Above-cost settlement rates lead to artificially high international calling prices for U.S. and foreign consumers. U.S. consumers pay on average 88 cents per minute for an international call -- more than six times the cost of the average domestic long distance call (13 cents per minute). The aggregate U.S. settlements deficit, which was approximately $5.4 billion in 1996, has nearly doubled since 1990. The Commission estimates that at least 70% of the annual settlement payments made by U.S. carriers constitutes an above-cost subsidy paid by U.S. consumers to foreign carriers. The Commission fully expects that the actions prescribed in this Order will significantly reduce this subsidy, resulting in much lower consumer prices for international service and significantly higher telephone traffic volumes.

The Basic Telecommunications Services Agreement concluded in the World Trade Organization on February 15, 1997 also takes effect on January 1, 1998. This Agreement, among 69 countries which account for 95 percent of the global market in basic telecommunications services, will open these markets to foreign competition and fundamentally alter the competitive landscape in the international services market. The Commission recently proposed new rules to implement U.S. commitments under the WTO Basic Telecom Agreement which will make it much easier for foreign carriers to enter into and invest in all U.S. markets for basic telecommunications services. In the context of open markets, the settlement rate subsidies to foreign carriers have even greater potential to create market distortions in the U.S. market for international telecommunications services. The Commission's benchmarks seek to address this problem by moving settlement rates closer to cost -- where they would be if the market for terminating international calls were fully competitive -- and thereby promote competition in the international services market.

The Order establishes the following benchmark rates: 15 cents per minute for upper income countries; 19 cents per minute for upper middle income countries; 19 cents per minute for lower middle income countries; and 23 cents per minute for lower income countries. The Commission based these benchmark rates on foreign carriers' publicly-available tariff rates and information published by the ITU and on each country's economic development category, as defined by a World Bank and an ITU classification scheme. For each category, the Commission used an average of the tariff rates and other data for countries in each category to set the benchmark. Although the benchmark rates still exceed costs, the Commission believes they will significantly reduce the subsidies embedded in existing settlement rates.

To ensure a gradual and smooth transition to the benchmark settlement rates, the Commission has adopted five transition periods in which settlement rates are to be reduced to the applicable benchmark rate. The transition periods correspond to the four income classifications used to calculate the benchmarks, with an additional category for settlement rates for countries that have teledensity -- lines per one hundred inhabitants -- of less than one. The adopted transition schedule gives U.S.-licensed carriers in upper income countries one year from the effective date of this Order (until January 1, 1999) to reach the applicable benchmark rate of 15 cents with carriers in upper income countries. U.S.-licensed carriers have two years, or until January 1, 2000, to reach the applicable rate of 19 cents with upper middle income countries, and until January 1, 2001 to reach the same rate with lower middle income countries. They have until January 1, 2002 to reach the applicable 23 cent rate with low income countries, and an additional year, until January 1, 2003, to do so with countries with teledensity of less than one. The Commission expects U.S.-licensed carriers to negotiate proportionate annual reductions with foreign carriers during the relevant transition period.

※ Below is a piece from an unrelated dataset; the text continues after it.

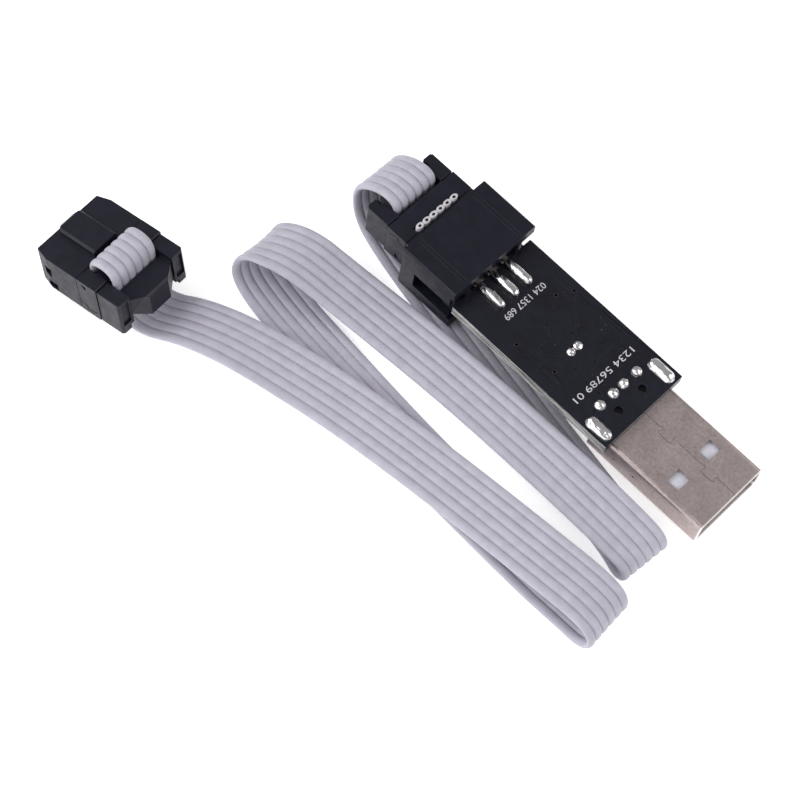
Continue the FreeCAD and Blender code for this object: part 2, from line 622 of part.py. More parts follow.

The substantial subsidies embedded in current settlement rates can be used to finance pricing and traffic routing strategies that can create competitive distortions in the U.S. market for international service. The Commission has therefore adopted certain post-entry conditions in carriers' service authorizations to address these potential distortions. One such distortion is "one-way bypass," which would occur if a foreign carrier could send international calls to the U.S. over less expensive private lines and avoid paying settlement rates, while U.S. carriers were required to continue to pay high settlement rates for calls originating from the U.S. To

prevent such one-way bypass, the Commission will permit a carrier to provide switched services over international private lines only if at least half of the traffic on the route in question is being settled at rates that are at or below the relevant benchmark. If the Commission subsequently finds that one-way bypass of the settlements process has occurred, it will take enforcement action. This enforcement action may include a requirement that U.S.-licensed carriers be prohibited from using their authorizations to provide switched services over private lines on a given route until settlement rates for at least half of the traffic on that route are at or below a "best practices" rate, currently calculated at 8 cents.

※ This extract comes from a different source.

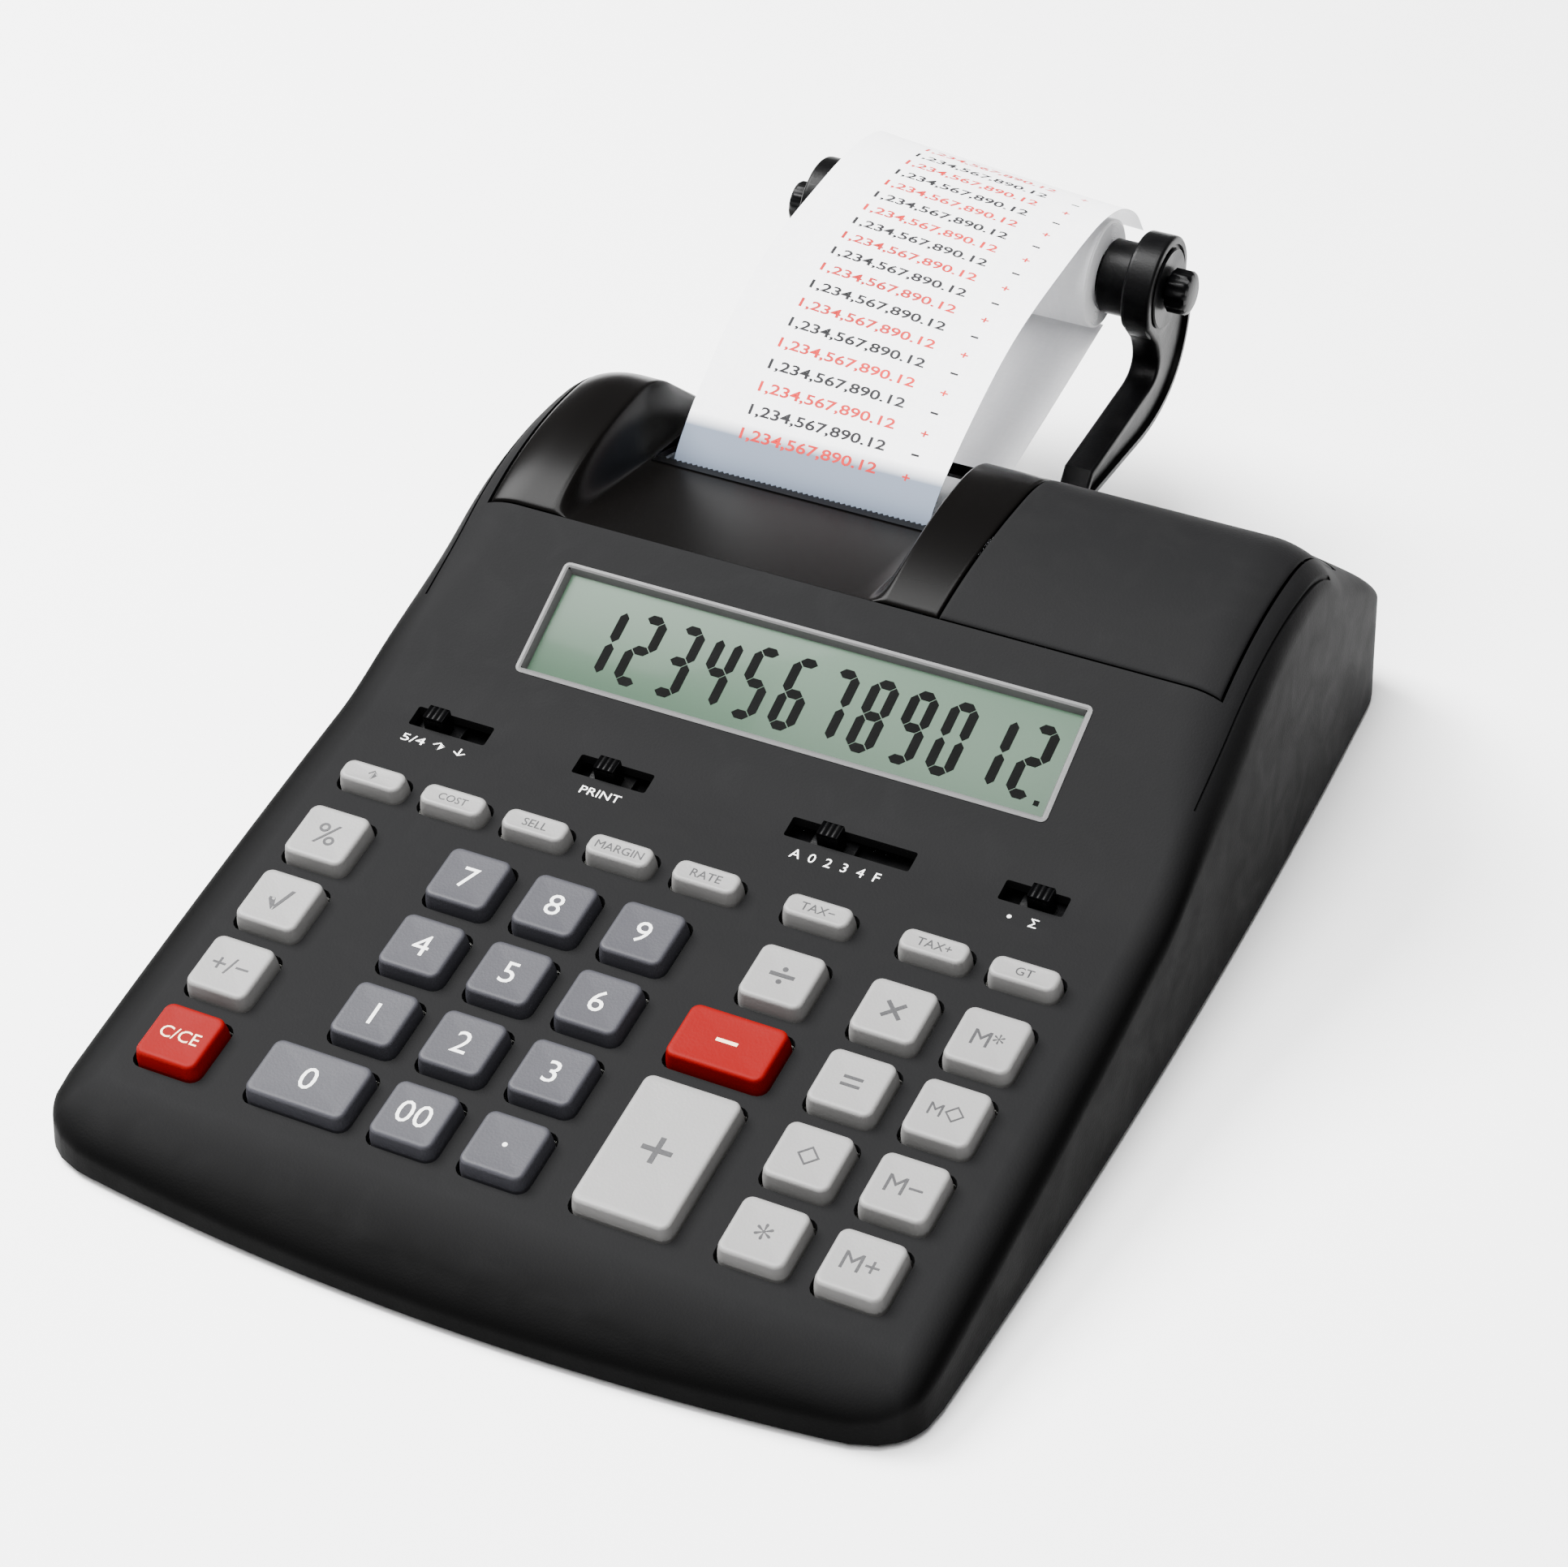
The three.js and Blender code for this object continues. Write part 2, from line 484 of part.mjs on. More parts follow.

In addition, in order to prevent a U.S.-licensed carrier which has a foreign affiliate from using above-benchmark settlement rate revenues of its foreign affiliate to gain an unfair price advantage over other U.S.-licensed carriers, the Commission requires that the U.S.-licensed carrier's foreign affiliate charge a settlement rate that is at or below the applicable benchmark rate. If the Commission detects competitive distortions in the U.S. telecommunications market, it will take enforcement action. This enforcement action may include a requirement that the settlement rates of the U.S. carrier's foreign affiliate be reduced to the best practices rate as a condition of continued service on that route from the U.S. market.

Action by the Commission August 7, 1997, by Report & Order (FCC 97-XXX). Chairman Hundt, Commissioners.